As international tourists flock in, the Gold Coast and Tropical North Queensland markets are the hotbed for significant dollar value developments in the pipeline, including the massive $4.2 billion Acquis Great Barrier Reef Resort in Cairns as well as the $900 million Jewel Mixed Use Development at Surfers Paradise, the $600 million Capricorn Integrated Resort development in Yeppon near Rockhampton, the $600 billion Linderman Island resort redevelopment on Linderman Island in the Whitsundays and the revitalisation of the Great Keppel Island resort off the coast near Rockhampton.

These markets are also experiencing the highest percentage level of gains in occupancy out of any nation-wide. Accordingly, ACIF expects the dollar value of work done across Queensland excluding Brisbane to surge by more than two and a half times from $123 billion in 2013/14 to a peak of almost $300 billion in 2017/18. Deloitte expects the Gold Coast to have the biggest occupancy gains out of any market.

Amid a decent pipeline of projects including commercial and mixed use developments at 80 Collins Street and Freshwater Place, work in Melbourne is expected to almost triple over the three-year period spanning 2013/14 to 2016/17. With average occupancy of 90 per cent in sight, growth in demand is expected to outstrip that in supply notwithstanding a good number of projects coming onto the market – a situation which is conducive to ongoing enthusiasm for new developments.

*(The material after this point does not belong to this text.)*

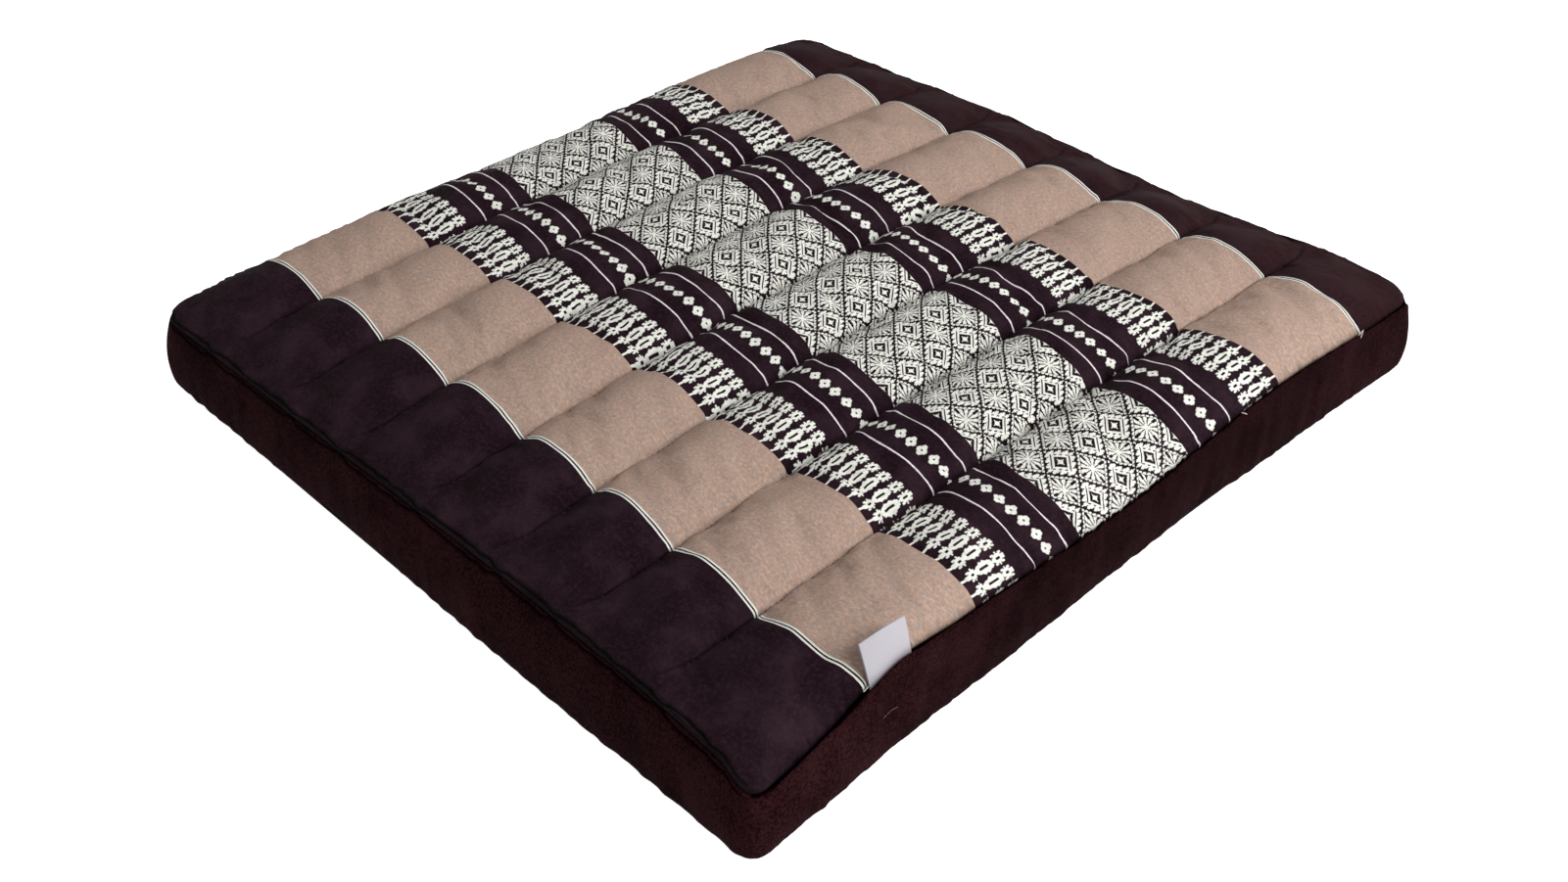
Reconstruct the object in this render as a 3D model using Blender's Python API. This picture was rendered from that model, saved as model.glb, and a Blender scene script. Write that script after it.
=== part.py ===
"""A square floor cushion for meditation, sewn into eight filled channels.

Metres, +Z up. The origin is on the floor under the middle of the cushion. X runs across the channels and Y
runs along them. The cushion is one filled body under its top panel, a strip of cloth round its four walls,
a flat cloth underneath, and a small folded tab in the top seam of the +X wall.
"""

from collections import namedtuple

import bpy
import numpy as np

# Driving sizes
WIDTH = 0.503  # across the channels, from top seam to top seam
DEPTH = 0.528  # along the channels, from top seam to top seam
SEAM_HEIGHT = 0.050  # floor to top seam
CORNER_RADIUS = 0.020  # of three corners, seen from above
TIGHT_RADIUS = 0.010  # of the corner between +X and -Y
CLOTH = 0.0015  # thickness of a layer of cloth
GAP = 0.0003  # between pieces
STRIP_GAP = 0.00050  # round the side strip, where two twisted facets may lean towards each other

# Crown of the top panel
RISE = 0.0040  # from the top seam to the sewn valleys, just inside the rim
CROWN = 0.0121  # further rise of the valleys from the rim to the middle
SIDE_RIM = 0.038  # how far in from a side seam the cloth is still rounding over
END_RIM = 0.052  # the same, from the seam across the channels' ends
PUFF_ROUNDNESS = 2.20  # 2 is a parabola between two valleys; more is fuller
PUFF_AT_END = 0.72  # share of a channel's puff that is left at its two ends
PUFF_FADE = 0.048  # how far in from an end seam the puff dies out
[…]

A similar situation regarding supply/demand and occupancy rates is anticipated for Sydney, where the value of work is expected to have more than doubled in the two years to 2014/15 and is expected to remain at elevated levels going forward.

Despite slowing occupancy and high levels of supply growth, activity in Brisbane is expected to grow strongly before peaking in 2017/18.

Likewise, the Perth market is expected to grow despite a slowdown in occupancy rates, largely because government policies encouraged the development of short-term accommodation options to capitalise on the recent mining boom. Over time, however, an increasing volume of supply along with lower levels of demand may well see the business-case scenario for further development deteriorate.